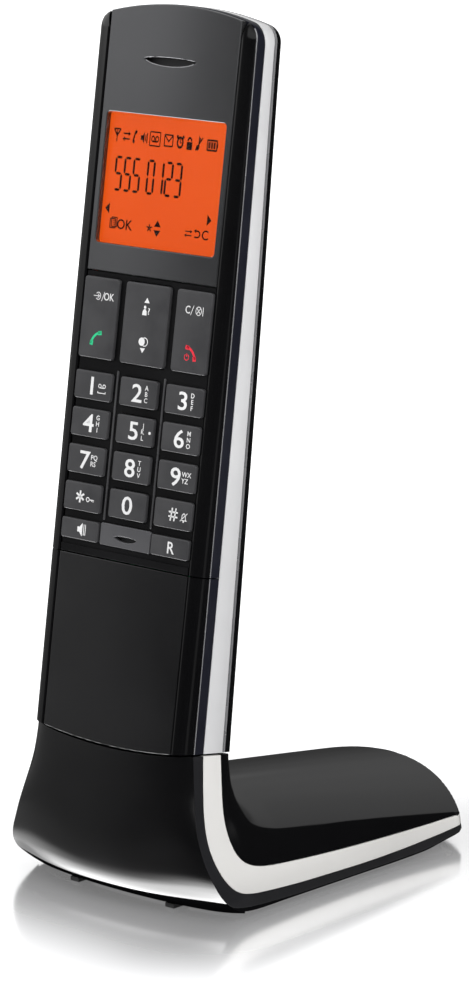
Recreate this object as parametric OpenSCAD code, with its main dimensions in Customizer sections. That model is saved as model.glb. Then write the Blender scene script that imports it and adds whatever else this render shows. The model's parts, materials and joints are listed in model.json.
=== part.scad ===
// Cordless handset standing in an L-shaped charging base.
// Millimetres. +Z up, the front faces -Y, the foot of the base runs back along +Y.
// The handset is drawn in its own leaning frame: x across, y rearwards from the
// face, z up the face. The base is drawn upright. Both share one zero, on the
// face just under the lowest row of number keys.

/* [Handset] */
// Width of the handset across the cheeks
handset_w = 44; // [43.6:0.1:44.4]
// Lean of the handset towards the rear, degrees
lean = 8.5; // [8.3:0.1:8.7]
// Height of the crown of the handset above the zero line
crown_s = 106; // [105:0.5:108]
// Radius of the two top corners
corner_r = 5; // [4:0.5:6]
// Wall of the handset shells at the sides
wall = 1.6; // [1.4:0.1:1.6]
// Width of the inset front panel
panel_w = 36.1; // [35.9:0.1:36.2]

/* [Screen] */
// Width of the screen window
screen_w = 33; // [32:0.5:33]
// Height of the screen window
screen_h = 27; // [26:0.5:27]

/* [Keys] */
// Width of a number key
key_w = 10.4; // [9.8:0.1:10.4]
// Height of a number key
key_h = 5.9; // [5.5:0.1:6]
// Column pitch
pitch_x = 12.8; // [12.7:0.1:12.8]
// Row pitch
pitch_s = 7.76; // [7.7:0.02:7.8]
// How far a key cap stands proud of the face
key_proud = 0.45; // [0.3:0.05:0.6]

/* [Battery] */
// Diameter of one AAA cell
cell_d = 10.5; // [10:0.1:10.5]
// Length of one AAA cell
cell_l = 44.5; // [44:0.1:44.5]

/* [Base] */
// Half width of the base at the foot
foot_hw = 30; // [29:0.5:31]
// Rear end of the foot
foot_rear = 86; // [85:0.2:87]
// Wall of the base shells
bwall = 1.8; // [1.6:0.1:2]
// Gap at the seam between handset and base
seam_gap = 0.35; // [0.3:0.05:0.5]

/* [Hidden] */
hw = handset_w/2;

// Ground and fore-and-aft centre of the whole object, in the drawing frame
ground_z = -79.9;
mid_y = 38.2;
module place() translate([0, -mid_y, -ground_z]) children();
module H() place() rotate([-lean, 0, 0]) children();

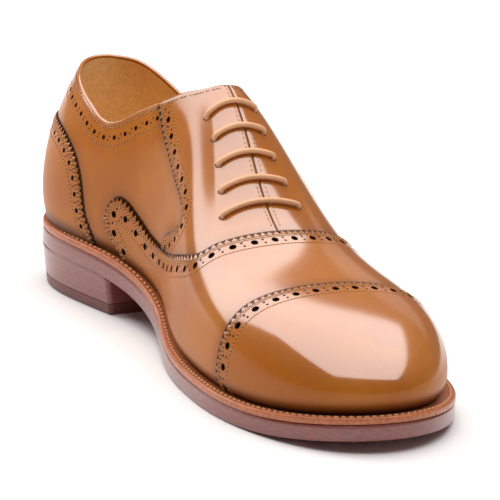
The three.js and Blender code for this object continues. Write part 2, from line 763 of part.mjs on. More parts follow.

**Goal**
Count the lines above that contain the word "from". Give only the number.

**Reply**
2